Il riferimento al cosmo sembra, per il regista, per i sopravvissuti e per i loro cari, dare un respiro più ampio al dolore personale: il senso di appartenenza a qualcosa di più grande, che c'era prima e che può continuare dopo. Come il calcio, minerale che viene dalle stelle e si ritrova anche in quei minimi frammenti di corpi dispersi.

Alla Berlinale di quest'anno è stato presentato (e premiato con l'Orso d'argento per la migliore sceneggiatura) il secondo capitolo di quella che per Guzmán dovrà essere una trilogia dedicata alla sua terra: El botón de nácar, il bottone di madreperla, recentemente presentato al pubblico italiano al Biografilm di Bologna, dove ha vinto come miglior film.

Riprendendo il filo lasciato nel deserto di Atacama cinque anni prima, il regista si rivolge ancora alle stelle per ragionare sull'acqua, portata dalle comete e mossa dal cosmo a ogni suo movimento: il Cile ha un estesissimo confine d'acqua, eppure sembra rivolgervi le spalle. Ma nella storia di quella terra sono esistiti popoli del mare, come i Selknam e i Kawésqar: i nomadi della Patagonia, nell'estremo sud.

L'inizio della loro fine è simbolicamente racchiuso in un bottone di madreperla: quello per il quale, secondo la leggenda, si vendette un indigeno, ribattezzato Jimmy Button, al capitano inglese Fitzroy, incaricato di disegnare le mappe di quella terra. Portato in Inghilterra e, successivamente, di nuovo in Patagonia, Jimmy Button fu il primo indigeno a essere sradicato e deprivato della sua cultura, mentre quelle stesse mappe avrebbero permesso l'arrivo dei coloni, che uccisero o civilizzarono forzatamente i fuegini tra la fine del XIX e l'inizio del XX secolo.

Molti morirono nella missione dell'isola Dawson, a causa delle malattie portate dai bianchi. Meno di un secolo dopo, in seguito al golpe, proprio in questa stessa isola venne creato un campo di concentramento per i membri del governo di Allende.

Il secondo bottone di questa storia cilena è stato trovato in fondo al mare, attaccato a una rotaia di ferro, unica traccia dell'abito e del corpo di una vittima della dittatura, gettata in mare. Si stima che questo sia accaduto per 1.500 persone, i cui corpi sono stati legati a elementi pesanti per garantirne la scomparsa.

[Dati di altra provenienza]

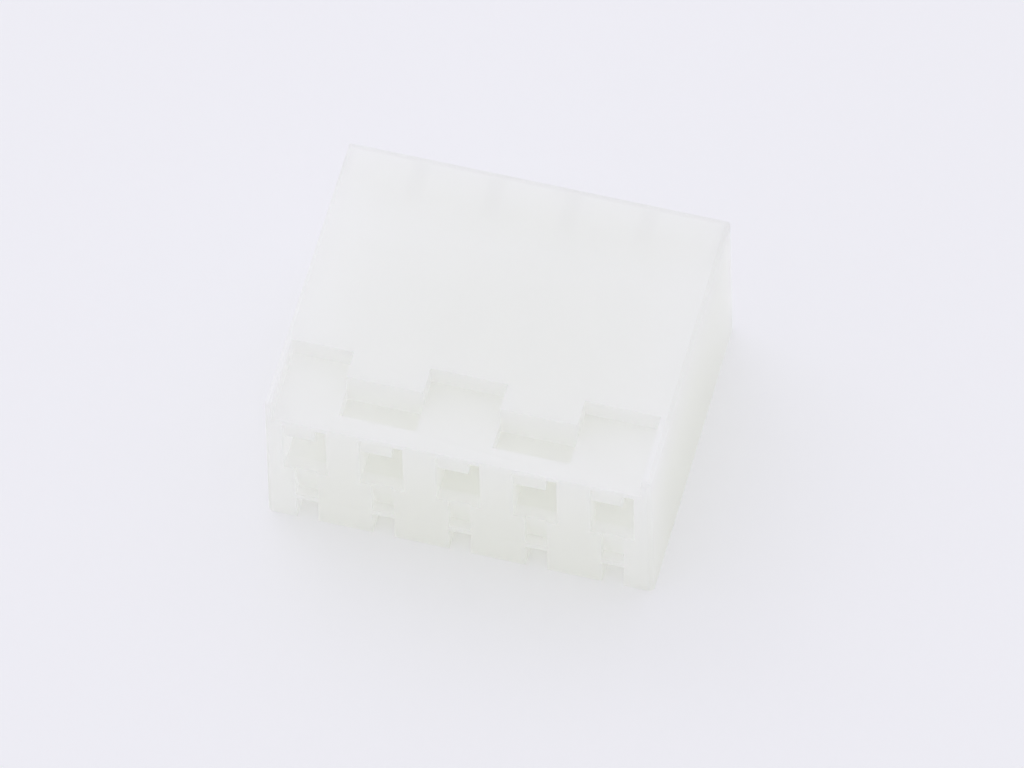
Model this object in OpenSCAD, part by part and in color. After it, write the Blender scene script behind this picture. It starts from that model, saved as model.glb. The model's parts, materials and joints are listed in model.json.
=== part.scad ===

Quel bottone diventa così una prova di un crimine che ancora oggi, a venticinque anni dalla fine della dittatura cilena, deve essere dibattuto nelle aule dei tribunali, come sta accadendo in questi mesi a Roma per il processo "Condor", che riunisce vari procedimenti per i reati (torture e omicidi) delle dittature sudamericane (supportate dalla politica estera statunitense) contro vittime di origine italiana.

“Tuo padre giace a più di cinque tese;/ Ormai coralli sono le sue ossa;/ Sono perle i suoi occhi di una volta:/ Di ogni sua parte soggetta a morire/ Il mare ha fatto cose ricche e strane”, così risuonava il Canto di Ariel ne La Tempesta di Shakespeare: con la madreperla che torna al mare sembra chiudersi un ciclo vitale, se non fosse per quel connubio innaturale con il ferro della traversina che irrompe nella storia naturale alterando la relazione tra cosmo e uomo.